- **WHAT THE EXERCISE ASKS**
Both the line containing "# checks and export" and the line containing "if empty is" are to be reproduced exactly, along with every line between them, and nothing more.

****************

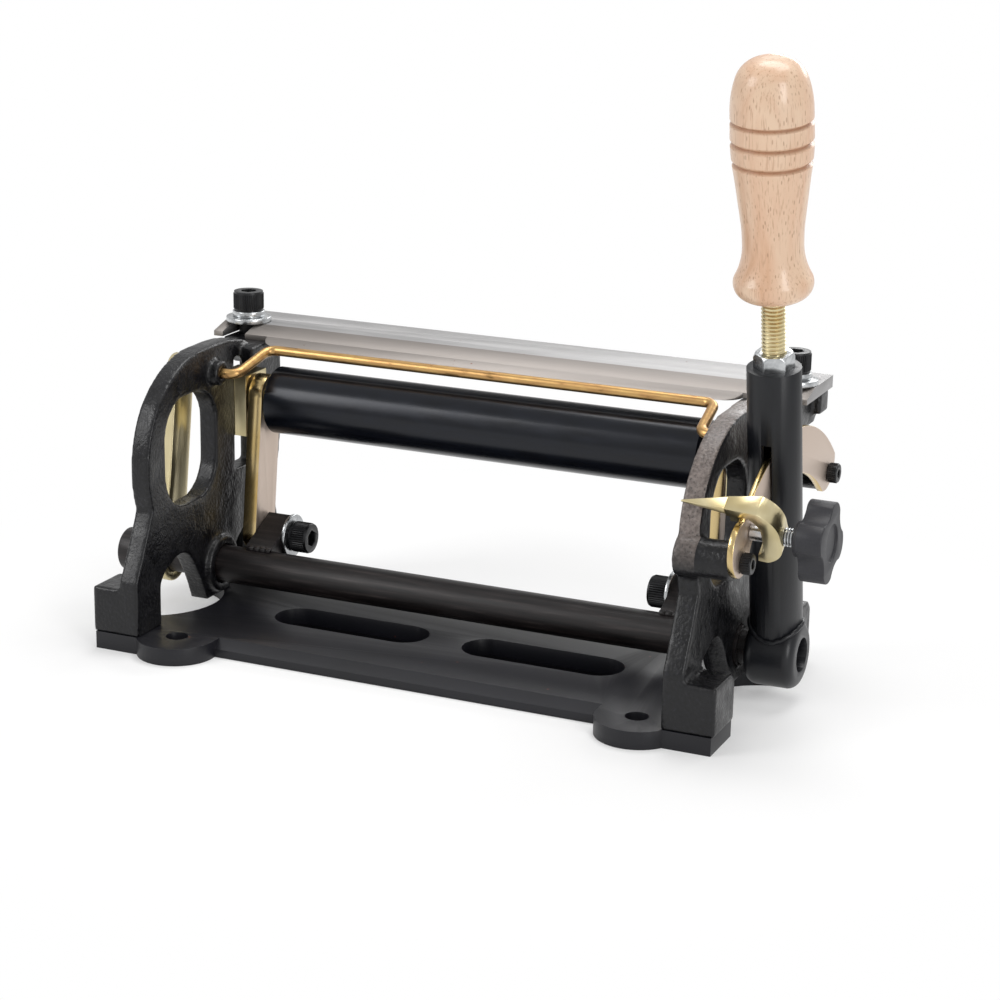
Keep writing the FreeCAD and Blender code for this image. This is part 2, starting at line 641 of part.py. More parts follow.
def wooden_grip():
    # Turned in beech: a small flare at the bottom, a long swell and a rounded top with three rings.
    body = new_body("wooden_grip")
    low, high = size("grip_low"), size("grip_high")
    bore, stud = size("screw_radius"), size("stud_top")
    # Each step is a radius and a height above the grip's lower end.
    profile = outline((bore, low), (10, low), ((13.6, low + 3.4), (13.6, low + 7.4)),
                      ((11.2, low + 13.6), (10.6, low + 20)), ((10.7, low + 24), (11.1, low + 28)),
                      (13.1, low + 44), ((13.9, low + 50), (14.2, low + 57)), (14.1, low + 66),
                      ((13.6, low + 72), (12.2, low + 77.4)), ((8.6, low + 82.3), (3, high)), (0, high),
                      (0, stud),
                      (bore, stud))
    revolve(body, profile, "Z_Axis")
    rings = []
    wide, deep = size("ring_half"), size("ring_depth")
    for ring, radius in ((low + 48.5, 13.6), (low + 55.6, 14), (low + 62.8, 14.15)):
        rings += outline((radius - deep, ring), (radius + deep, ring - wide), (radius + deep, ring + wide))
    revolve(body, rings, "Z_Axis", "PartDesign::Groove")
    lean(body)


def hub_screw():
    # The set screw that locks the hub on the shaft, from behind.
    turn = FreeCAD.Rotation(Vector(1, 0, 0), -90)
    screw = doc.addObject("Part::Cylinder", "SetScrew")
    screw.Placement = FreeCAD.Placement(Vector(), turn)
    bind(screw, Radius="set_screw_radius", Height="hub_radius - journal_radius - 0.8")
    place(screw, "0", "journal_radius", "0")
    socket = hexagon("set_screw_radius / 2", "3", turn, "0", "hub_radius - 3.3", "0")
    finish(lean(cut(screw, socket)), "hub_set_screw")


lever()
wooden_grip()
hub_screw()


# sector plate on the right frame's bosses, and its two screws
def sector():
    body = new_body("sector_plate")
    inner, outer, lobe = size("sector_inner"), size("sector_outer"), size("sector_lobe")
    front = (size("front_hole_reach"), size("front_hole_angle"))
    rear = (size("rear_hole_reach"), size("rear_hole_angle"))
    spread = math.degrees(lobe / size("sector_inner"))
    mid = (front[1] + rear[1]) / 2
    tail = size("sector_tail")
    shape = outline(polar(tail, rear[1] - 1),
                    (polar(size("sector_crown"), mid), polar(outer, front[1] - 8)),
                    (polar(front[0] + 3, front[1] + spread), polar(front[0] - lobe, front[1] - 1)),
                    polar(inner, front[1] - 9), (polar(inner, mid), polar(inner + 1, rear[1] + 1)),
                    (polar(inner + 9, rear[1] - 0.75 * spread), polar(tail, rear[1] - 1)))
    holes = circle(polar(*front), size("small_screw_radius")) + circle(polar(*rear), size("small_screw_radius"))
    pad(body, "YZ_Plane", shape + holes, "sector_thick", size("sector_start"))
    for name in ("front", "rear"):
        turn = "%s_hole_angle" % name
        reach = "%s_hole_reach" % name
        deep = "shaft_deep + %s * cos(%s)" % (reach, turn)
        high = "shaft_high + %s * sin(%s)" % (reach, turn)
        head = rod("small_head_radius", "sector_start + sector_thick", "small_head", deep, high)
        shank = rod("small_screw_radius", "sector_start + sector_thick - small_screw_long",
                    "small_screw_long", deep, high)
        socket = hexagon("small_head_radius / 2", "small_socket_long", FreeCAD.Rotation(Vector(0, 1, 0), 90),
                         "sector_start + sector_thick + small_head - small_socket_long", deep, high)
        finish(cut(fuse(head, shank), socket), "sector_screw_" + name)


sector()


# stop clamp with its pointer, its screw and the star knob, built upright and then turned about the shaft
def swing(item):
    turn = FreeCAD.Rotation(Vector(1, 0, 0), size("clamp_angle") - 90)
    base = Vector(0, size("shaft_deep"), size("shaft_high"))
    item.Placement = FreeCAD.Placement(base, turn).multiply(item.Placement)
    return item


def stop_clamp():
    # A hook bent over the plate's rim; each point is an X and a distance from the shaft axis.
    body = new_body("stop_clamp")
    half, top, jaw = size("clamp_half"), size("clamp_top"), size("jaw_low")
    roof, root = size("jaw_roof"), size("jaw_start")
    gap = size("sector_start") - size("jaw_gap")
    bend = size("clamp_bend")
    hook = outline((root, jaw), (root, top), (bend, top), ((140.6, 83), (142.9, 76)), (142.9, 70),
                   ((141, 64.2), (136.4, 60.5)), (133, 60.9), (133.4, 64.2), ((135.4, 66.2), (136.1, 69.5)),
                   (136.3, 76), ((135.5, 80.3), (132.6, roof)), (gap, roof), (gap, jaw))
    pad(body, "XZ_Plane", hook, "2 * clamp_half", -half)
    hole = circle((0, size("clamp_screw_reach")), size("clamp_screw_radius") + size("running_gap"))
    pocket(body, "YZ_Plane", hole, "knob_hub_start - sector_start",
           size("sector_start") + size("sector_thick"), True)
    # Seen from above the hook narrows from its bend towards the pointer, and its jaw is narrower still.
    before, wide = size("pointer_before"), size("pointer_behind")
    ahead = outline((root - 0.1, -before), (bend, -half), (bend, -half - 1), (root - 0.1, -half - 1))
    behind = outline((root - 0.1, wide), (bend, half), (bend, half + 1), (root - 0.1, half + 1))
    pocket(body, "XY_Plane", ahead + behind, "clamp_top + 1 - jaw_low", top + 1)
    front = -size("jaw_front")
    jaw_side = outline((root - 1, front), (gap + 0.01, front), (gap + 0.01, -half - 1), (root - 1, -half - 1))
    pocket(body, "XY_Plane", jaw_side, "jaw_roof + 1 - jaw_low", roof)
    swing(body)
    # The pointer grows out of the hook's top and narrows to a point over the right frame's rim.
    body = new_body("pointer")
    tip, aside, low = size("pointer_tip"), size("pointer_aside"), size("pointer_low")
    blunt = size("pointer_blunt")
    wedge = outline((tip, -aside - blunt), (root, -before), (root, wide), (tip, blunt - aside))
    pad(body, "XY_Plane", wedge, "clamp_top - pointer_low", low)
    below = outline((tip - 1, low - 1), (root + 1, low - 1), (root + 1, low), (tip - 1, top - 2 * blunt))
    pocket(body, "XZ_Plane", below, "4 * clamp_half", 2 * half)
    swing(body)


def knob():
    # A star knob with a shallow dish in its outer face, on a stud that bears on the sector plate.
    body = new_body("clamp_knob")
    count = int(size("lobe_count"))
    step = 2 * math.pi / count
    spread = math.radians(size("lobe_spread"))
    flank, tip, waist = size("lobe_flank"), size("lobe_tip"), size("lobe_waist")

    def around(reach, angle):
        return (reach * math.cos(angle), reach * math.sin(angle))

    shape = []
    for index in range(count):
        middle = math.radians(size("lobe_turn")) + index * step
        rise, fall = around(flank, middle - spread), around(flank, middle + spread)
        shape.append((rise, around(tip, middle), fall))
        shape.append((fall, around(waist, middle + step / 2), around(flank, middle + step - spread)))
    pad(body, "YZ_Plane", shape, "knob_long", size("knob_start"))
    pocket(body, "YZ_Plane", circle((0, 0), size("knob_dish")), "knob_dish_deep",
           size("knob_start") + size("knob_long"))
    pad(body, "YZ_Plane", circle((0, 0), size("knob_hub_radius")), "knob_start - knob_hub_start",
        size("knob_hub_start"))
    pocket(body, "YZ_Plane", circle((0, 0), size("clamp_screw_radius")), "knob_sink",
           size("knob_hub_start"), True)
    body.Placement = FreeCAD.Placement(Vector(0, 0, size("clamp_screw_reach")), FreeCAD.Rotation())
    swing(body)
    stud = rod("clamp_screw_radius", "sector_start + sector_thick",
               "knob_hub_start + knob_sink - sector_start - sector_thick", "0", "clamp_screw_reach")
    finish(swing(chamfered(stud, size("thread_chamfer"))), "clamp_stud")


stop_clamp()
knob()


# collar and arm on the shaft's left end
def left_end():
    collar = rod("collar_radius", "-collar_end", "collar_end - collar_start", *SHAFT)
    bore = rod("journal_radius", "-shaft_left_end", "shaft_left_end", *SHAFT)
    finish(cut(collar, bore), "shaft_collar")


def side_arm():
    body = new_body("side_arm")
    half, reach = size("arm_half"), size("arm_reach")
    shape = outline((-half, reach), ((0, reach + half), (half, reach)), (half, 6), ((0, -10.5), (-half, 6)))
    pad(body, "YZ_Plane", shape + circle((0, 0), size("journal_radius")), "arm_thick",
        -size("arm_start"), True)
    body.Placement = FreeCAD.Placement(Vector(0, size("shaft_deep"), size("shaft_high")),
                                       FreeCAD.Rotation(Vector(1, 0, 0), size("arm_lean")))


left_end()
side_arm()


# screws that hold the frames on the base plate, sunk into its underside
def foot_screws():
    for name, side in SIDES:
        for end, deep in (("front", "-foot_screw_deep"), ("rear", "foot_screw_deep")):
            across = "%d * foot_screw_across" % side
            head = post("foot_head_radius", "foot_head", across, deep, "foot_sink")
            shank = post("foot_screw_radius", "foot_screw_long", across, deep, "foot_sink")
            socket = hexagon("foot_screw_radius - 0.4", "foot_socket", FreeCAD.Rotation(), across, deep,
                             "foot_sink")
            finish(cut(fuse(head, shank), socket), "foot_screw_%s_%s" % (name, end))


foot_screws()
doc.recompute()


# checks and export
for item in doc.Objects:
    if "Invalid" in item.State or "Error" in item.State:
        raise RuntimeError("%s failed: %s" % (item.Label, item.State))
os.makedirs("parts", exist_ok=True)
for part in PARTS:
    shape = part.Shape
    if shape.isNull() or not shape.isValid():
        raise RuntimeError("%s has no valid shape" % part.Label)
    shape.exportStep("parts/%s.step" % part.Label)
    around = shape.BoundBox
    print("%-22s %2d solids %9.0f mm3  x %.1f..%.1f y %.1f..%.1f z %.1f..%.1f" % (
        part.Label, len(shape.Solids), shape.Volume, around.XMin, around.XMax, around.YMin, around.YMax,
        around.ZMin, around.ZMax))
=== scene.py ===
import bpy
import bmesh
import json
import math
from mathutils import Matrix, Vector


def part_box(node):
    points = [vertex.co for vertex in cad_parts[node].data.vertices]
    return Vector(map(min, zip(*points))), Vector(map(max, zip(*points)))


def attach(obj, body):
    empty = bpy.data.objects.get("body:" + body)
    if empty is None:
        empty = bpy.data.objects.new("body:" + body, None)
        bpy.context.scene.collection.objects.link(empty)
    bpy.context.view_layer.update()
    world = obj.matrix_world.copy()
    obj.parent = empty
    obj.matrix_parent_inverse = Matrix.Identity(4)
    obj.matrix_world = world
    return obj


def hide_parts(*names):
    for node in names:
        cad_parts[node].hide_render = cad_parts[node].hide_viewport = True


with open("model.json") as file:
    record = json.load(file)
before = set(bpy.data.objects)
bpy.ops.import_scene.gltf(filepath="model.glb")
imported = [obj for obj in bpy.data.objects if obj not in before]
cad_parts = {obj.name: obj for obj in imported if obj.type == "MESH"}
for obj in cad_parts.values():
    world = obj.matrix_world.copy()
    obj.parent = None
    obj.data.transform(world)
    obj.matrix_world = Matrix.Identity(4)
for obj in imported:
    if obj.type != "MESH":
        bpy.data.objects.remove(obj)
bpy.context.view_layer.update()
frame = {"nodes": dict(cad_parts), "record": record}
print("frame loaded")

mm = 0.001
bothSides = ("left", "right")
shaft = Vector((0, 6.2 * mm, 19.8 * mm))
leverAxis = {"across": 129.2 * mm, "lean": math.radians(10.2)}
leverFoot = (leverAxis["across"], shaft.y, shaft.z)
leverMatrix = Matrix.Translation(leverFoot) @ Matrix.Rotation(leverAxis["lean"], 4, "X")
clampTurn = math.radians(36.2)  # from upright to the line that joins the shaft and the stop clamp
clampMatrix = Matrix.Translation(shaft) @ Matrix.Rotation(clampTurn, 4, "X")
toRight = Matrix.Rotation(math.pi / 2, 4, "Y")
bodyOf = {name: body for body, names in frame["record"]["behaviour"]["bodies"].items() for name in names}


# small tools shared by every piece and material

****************

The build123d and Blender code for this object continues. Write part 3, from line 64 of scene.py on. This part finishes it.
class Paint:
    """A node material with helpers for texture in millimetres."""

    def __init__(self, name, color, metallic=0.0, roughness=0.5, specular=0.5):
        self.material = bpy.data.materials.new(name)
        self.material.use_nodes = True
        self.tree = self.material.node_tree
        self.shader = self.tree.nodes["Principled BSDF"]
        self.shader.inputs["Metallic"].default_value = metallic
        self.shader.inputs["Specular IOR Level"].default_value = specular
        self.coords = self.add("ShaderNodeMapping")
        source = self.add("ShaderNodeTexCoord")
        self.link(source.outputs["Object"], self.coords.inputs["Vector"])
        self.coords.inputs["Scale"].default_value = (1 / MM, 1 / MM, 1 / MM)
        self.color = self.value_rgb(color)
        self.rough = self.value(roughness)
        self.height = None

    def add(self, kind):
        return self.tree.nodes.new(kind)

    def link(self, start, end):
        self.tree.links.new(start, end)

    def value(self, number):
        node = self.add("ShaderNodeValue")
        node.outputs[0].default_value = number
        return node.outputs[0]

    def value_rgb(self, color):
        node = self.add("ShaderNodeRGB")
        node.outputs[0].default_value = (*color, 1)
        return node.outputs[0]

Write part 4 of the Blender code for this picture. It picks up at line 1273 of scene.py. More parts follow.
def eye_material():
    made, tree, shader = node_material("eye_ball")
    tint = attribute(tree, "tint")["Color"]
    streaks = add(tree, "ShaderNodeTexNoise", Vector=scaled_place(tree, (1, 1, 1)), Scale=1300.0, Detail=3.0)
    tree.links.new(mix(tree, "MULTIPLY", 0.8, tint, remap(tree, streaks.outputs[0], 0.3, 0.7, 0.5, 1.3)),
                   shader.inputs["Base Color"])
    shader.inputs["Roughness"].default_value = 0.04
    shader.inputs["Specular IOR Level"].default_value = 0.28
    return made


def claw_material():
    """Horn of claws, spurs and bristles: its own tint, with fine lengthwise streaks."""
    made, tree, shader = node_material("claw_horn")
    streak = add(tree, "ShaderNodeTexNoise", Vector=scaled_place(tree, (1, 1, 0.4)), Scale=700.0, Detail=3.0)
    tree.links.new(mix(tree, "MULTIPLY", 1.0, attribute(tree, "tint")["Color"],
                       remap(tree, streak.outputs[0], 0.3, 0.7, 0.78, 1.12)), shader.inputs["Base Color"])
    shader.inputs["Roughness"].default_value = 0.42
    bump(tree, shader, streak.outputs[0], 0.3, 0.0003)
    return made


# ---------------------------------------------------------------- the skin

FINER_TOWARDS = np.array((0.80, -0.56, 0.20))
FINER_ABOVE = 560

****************

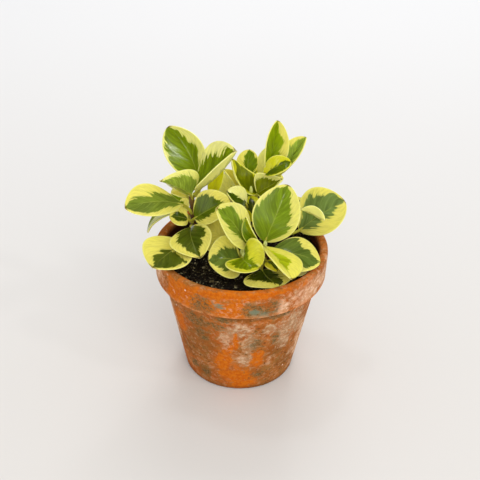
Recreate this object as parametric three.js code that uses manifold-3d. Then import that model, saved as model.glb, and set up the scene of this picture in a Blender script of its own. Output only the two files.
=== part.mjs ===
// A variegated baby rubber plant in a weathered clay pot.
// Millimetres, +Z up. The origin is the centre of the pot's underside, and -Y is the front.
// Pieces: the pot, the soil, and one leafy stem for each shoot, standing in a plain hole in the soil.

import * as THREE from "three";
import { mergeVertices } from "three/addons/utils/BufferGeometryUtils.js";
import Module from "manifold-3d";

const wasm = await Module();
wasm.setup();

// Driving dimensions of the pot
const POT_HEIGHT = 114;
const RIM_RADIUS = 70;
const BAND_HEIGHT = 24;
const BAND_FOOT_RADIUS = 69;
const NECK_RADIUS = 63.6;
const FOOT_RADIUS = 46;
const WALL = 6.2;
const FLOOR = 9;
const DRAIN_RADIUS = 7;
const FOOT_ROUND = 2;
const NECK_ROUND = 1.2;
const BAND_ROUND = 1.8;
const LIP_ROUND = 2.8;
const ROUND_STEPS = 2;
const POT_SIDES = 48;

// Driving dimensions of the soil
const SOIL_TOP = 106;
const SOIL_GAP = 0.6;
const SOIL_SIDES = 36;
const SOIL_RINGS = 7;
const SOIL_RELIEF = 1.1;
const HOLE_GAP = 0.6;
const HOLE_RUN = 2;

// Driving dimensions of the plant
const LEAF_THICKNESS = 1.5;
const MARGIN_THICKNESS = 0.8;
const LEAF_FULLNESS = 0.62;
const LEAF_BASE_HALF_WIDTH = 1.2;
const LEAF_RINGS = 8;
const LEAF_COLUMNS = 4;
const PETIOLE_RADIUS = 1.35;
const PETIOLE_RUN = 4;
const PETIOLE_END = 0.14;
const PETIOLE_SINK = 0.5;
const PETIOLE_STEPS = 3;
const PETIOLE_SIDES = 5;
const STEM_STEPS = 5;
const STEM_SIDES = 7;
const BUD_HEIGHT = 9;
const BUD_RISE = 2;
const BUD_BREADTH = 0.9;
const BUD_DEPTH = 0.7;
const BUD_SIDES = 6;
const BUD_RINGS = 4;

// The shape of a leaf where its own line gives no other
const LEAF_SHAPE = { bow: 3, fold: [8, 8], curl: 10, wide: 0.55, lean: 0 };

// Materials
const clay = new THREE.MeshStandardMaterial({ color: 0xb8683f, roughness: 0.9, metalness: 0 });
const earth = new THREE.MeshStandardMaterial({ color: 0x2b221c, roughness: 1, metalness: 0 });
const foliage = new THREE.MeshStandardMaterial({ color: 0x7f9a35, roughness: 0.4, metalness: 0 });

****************

- **REPLY TO THE EXERCISE**
# checks and export
for item in doc.Objects:
    if "Invalid" in item.State or "Error" in item.State:
        raise RuntimeError("%s failed: %s" % (item.Label, item.State))
os.makedirs("parts", exist_ok=True)
for part in PARTS:
    shape = part.Shape
    if shape.isNull() or not shape.isValid():
        raise RuntimeError("%s has no valid shape" % part.Label)
    shape.exportStep("parts/%s.step" % part.Label)
    around = shape.BoundBox
    print("%-22s %2d solids %9.0f mm3  x %.1f..%.1f y %.1f..%.1f z %.1f..%.1f" % (
        part.Label, len(shape.Solids), shape.Volume, around.XMin, around.XMax, around.YMin, around.YMax,
        around.ZMin, around.ZMax))
=== scene.py ===
import bpy
import bmesh
import json
import math
from mathutils import Matrix, Vector


def part_box(node):
    points = [vertex.co for vertex in cad_parts[node].data.vertices]
    return Vector(map(min, zip(*points))), Vector(map(max, zip(*points)))


def attach(obj, body):
    empty = bpy.data.objects.get("body:" + body)
    if empty is None:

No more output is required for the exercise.